There are sometimes in life when something happens and everything else has to revolve around that. It’s usually something major, and generally life changing – but sometimes it’s just a small thing. My next few blogs are going to be about one thing that happened. The ideas are written down the side of a Sudoku book and might be five blogs, or might just be two or three if I condense them.

But this blog is just the start, setting the scene so to speak.

Last Thursday night despite everything that Thursday threw at me (and that story will be in another blog in this series – you’re getting interested now aren’t you) I managed to drive over to my parents’ house to do the final prep and pick up the important things – like my brother and the camping stove, ready to drive to Greenbelt in the morning.

For those of you who don’t know Greenbelt is a Christian Arts and Justice Festival, held at Cheltenham Race Course on August Bank Holiday weekend. This was my 4th year there.

I go for a number of reasons:

Friends! Firstly it’s an event that I get to see many of my Methodist friends at. I also bought tickets for a group of 12 and most of us camped together which was really nice. As well as randomly bumping into people (interesting use of word there – totally different bump to that in the title, it’s my blog so I get to reflect as I go along ok?) It is always nice for the prearranged hot chocolate, and orange juices with people, catching up and three times meeting friends’ new girlfriends.
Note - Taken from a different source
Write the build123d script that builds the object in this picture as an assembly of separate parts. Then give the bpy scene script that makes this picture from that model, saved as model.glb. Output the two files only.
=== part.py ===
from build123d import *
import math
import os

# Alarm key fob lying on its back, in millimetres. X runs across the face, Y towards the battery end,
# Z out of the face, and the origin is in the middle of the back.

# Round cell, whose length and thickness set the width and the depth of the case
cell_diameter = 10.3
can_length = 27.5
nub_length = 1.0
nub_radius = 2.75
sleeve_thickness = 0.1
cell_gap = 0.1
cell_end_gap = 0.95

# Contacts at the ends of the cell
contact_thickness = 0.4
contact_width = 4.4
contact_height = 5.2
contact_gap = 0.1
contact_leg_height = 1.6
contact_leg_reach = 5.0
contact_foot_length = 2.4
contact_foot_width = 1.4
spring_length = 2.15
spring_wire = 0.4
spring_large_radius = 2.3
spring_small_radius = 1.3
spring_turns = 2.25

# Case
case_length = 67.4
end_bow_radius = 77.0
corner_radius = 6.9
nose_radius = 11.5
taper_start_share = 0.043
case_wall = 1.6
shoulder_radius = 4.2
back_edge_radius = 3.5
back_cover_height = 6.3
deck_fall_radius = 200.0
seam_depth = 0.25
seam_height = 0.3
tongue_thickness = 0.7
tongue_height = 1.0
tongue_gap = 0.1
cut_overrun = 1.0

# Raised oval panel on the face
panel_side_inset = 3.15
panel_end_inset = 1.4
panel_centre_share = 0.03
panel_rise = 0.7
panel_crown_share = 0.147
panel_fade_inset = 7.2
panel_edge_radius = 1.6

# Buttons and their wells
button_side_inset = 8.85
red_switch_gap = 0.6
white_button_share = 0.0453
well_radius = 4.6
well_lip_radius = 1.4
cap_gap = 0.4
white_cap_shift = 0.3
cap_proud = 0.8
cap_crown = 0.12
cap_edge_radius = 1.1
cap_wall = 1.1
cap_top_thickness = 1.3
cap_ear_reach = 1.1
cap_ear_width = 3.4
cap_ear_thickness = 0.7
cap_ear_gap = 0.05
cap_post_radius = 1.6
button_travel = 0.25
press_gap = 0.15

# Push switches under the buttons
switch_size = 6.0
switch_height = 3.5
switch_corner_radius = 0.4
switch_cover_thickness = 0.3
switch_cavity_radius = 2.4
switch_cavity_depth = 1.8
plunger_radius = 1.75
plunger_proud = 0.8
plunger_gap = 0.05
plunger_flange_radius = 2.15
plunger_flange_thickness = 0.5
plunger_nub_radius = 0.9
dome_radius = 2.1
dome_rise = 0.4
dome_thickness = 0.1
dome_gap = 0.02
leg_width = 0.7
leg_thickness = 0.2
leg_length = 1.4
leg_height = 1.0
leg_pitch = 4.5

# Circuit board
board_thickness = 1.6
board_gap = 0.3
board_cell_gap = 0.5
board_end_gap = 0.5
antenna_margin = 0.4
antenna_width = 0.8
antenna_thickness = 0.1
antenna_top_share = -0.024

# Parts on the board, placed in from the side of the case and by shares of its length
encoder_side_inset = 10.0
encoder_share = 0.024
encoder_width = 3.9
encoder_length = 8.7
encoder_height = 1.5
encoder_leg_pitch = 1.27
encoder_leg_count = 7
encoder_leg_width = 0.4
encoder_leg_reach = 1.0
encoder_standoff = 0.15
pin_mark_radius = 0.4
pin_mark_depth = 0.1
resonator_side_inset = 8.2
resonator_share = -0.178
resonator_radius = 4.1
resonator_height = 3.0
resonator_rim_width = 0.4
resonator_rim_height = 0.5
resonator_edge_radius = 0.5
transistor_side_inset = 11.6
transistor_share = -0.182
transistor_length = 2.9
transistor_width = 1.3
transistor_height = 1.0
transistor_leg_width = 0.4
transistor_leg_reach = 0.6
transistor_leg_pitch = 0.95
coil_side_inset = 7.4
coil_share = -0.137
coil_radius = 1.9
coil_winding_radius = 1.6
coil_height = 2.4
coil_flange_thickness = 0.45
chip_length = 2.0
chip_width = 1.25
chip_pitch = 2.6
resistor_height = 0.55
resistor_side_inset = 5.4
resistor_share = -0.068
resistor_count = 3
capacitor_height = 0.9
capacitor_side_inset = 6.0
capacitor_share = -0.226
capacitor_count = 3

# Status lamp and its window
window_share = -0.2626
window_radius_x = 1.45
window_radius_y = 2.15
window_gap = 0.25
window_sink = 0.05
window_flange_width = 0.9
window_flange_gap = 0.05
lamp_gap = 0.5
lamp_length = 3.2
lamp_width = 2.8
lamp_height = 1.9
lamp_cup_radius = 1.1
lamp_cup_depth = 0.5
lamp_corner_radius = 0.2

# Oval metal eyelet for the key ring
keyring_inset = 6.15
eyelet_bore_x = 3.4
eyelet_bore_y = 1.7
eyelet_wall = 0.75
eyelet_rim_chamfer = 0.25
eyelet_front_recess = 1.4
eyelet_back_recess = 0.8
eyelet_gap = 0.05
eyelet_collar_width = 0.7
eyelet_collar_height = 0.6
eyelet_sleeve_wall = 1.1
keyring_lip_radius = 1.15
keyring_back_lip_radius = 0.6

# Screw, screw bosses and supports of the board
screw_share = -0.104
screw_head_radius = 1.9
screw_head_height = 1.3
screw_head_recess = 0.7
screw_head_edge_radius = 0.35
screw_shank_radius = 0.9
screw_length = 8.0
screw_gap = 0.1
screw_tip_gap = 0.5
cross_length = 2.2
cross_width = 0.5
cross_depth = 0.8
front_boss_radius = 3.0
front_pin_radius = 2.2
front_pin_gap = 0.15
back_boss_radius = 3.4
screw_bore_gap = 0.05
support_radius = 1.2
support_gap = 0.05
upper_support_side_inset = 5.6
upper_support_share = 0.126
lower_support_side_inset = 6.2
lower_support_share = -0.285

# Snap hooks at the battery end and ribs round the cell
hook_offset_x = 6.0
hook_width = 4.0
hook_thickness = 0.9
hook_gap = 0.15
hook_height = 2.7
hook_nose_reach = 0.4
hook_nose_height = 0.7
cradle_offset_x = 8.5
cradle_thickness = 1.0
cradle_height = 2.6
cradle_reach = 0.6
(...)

Worship – Now I know I’ve said before that I go to a number of different festivals throughout the year and worship isn’t the first thing I think of usually when planning my greenbelt, however this year had two worship highlights for me. Firstly communion, I love sharing bread and wine with family, friends and strangers alike, as well as blowing bubbles, doing silly action songs and reflecting on seeds. As well as the challenge to ‘Bring ‘em all in to my heart’ when singing about the lost and the least. Secondly was Andy Flan and his powerful worship, for which Boyfriend felt a bit unprepared as I cried over him for quite a while. Sometimes life is sad, I was having one of those evenings last night too. I love being a part of the sisterhood that is MWiB, but as you get when you bring people and in this case women together life happens and pain is there. The leadership in our movement are generally having a rough (understatement) time. I’ve struggled recently to get my head around death, struggled with God, I struggled at Soul Survivor with some of the imagery often used in regards to the Holy Spirit. So after the story of the woman at the well, who was so hurt yet loved by Jesus I knew I had to let God in, and I wept. Crying for a future that will never happen, a family travelling the hard road of grief, and for myself, to enter back into God’s loving arms, to be held and loved as the Child of God I am.
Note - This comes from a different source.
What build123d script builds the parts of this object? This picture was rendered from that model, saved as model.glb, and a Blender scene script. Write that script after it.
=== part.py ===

Talks. GB has some brilliant speakers, some I agreed with, some I disagreed with, some who I thought were just brave to turn up. I was challenged in my opinion on the Press and Leverson. I learnt about ethical weddings – and not only did Boyfriend suggest I attend that one, he also came with me! (think when I do eventually get married then the ethicalness of my wedding will appear in a blog them – that will be another time when my whole life will revolve around something) I enjoyed Vicky Beeching’s talk about social media and worship, and will come back to that in another blog. It was also great to see Boyfriend being interviewed about his trip to Israel/Palestine.

Music. Apart from Paul Bell who I love a lot there wasn’t much music I had intended to go out of my way to see. I did however enjoy The Proclaimers, Bellowhead, Fischy music and of course Folk On.
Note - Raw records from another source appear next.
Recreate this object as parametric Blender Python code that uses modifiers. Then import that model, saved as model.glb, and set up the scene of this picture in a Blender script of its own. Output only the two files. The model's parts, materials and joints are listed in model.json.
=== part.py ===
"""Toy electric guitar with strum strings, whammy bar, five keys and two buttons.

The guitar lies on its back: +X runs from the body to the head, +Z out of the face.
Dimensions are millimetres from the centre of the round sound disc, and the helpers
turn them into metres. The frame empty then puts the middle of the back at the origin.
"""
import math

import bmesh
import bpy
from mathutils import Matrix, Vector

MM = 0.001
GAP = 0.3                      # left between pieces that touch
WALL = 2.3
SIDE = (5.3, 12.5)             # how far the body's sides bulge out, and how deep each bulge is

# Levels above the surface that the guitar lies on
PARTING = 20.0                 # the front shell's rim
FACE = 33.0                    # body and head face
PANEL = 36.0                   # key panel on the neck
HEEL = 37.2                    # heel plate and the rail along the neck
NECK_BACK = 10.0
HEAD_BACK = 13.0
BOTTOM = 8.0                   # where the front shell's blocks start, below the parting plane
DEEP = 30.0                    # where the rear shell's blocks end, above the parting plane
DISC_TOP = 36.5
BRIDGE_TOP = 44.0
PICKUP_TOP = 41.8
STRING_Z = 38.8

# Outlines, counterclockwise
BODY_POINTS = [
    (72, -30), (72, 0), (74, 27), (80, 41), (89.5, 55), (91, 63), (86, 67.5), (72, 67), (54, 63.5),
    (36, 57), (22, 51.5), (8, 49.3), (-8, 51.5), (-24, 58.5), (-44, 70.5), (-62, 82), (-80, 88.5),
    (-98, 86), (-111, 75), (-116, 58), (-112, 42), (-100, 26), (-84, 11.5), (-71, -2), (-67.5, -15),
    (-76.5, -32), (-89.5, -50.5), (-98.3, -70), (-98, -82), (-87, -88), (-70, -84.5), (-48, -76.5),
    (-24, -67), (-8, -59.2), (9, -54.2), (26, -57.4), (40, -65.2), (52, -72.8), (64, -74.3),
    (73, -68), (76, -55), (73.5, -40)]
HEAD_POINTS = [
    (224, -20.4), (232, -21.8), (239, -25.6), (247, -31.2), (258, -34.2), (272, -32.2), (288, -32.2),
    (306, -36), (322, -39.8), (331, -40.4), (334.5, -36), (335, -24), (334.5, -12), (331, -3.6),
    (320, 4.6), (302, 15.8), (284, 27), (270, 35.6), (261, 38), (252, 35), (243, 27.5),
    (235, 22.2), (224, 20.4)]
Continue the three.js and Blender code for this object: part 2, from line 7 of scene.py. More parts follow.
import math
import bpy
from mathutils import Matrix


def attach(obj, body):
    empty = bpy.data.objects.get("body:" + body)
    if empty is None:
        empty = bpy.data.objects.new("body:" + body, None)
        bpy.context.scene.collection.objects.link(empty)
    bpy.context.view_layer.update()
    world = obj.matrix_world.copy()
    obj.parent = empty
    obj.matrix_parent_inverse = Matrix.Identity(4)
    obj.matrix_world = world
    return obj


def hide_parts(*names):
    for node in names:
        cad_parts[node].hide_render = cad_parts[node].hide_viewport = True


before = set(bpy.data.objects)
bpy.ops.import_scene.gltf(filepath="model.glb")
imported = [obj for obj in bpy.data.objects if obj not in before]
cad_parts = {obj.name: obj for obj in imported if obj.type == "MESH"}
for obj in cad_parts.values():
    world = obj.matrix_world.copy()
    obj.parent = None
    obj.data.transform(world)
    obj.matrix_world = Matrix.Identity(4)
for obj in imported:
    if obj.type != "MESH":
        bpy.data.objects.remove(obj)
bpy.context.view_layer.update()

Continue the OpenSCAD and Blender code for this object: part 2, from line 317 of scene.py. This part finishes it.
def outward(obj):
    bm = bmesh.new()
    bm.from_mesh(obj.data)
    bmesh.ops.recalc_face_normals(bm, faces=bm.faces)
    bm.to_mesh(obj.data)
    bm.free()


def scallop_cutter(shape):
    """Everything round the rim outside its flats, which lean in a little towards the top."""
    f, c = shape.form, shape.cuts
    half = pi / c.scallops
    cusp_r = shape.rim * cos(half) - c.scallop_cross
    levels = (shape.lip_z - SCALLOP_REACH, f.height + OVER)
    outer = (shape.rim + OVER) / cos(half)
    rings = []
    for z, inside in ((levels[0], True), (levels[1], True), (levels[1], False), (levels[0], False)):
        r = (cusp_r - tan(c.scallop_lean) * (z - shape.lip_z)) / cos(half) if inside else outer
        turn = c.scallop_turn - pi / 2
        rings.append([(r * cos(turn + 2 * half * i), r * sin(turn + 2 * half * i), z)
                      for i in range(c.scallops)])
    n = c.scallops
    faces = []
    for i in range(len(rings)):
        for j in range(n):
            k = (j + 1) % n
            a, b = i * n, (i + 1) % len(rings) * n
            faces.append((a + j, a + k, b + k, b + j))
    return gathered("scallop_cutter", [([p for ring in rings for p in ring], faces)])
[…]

Film. Now this is Brother’s fave part of greenbelt I think. I joined him for the Film Review of the Year which I enjoyed last year too, and having only seen about five or so films this year and Gareth Higgins liked most of them I think I did well. With Cousin 5, her Boyfriend, Brother’s friend (why are we playing around me?)and Cousin 5’s friend from Spring Harvest, we entered the film quiz, under the name ‘The Lord of the Quizes’ and came about middle which was good as we guessed most and refused to take part in the singing round. Brother and his friend (Wawpam) were also busy helping the people from the BBC with some of their film events and even saved the day with Brother’s Mac when other technology failed. This all lead to something very exciting that I will tell you about in the next paragraph – so not so long to wait.

Comedy and poetry. I’ve clumped these together. Harry Baker and other poets did a brilliant job, I particularly liked the female poets at the Woken Spured event. This year I’ve been to less comedy than other years. I did start this year with Paul Kerensa talking about Climate Change, in a informational and funny way. Then every day ended with Last Orders, it was mostly funny though ‘as the actress said to the bishop’ was just awful! Each night was different but my highlight has to be Sunday night when Brother and Wawpam got to go on stage and explain about the film competition. After saving 18 seats, and going back to find the memory card for the camera and Mum even staying up late to watch it, Brother, Wawpam and their Hawaiian shirts talked to about 3200 people! Very Proud Big Sister Moment! Having said that when we were walking back to the tents after that my piggy backpack got more comments that Brother did, but that’s the fickleness of fame for you!

Camping and mud. I love camping, I could have done without so much of the mud and rain that caused it, or the leaky tents by the end of the weekend. But all in all it was a fab time.


So after leaving Paradise – the theme of the weekend, I dropped Cousin 5 off at the train station and started to drive to Chepstow. And that’s when a van went into the back of my car. BUMP!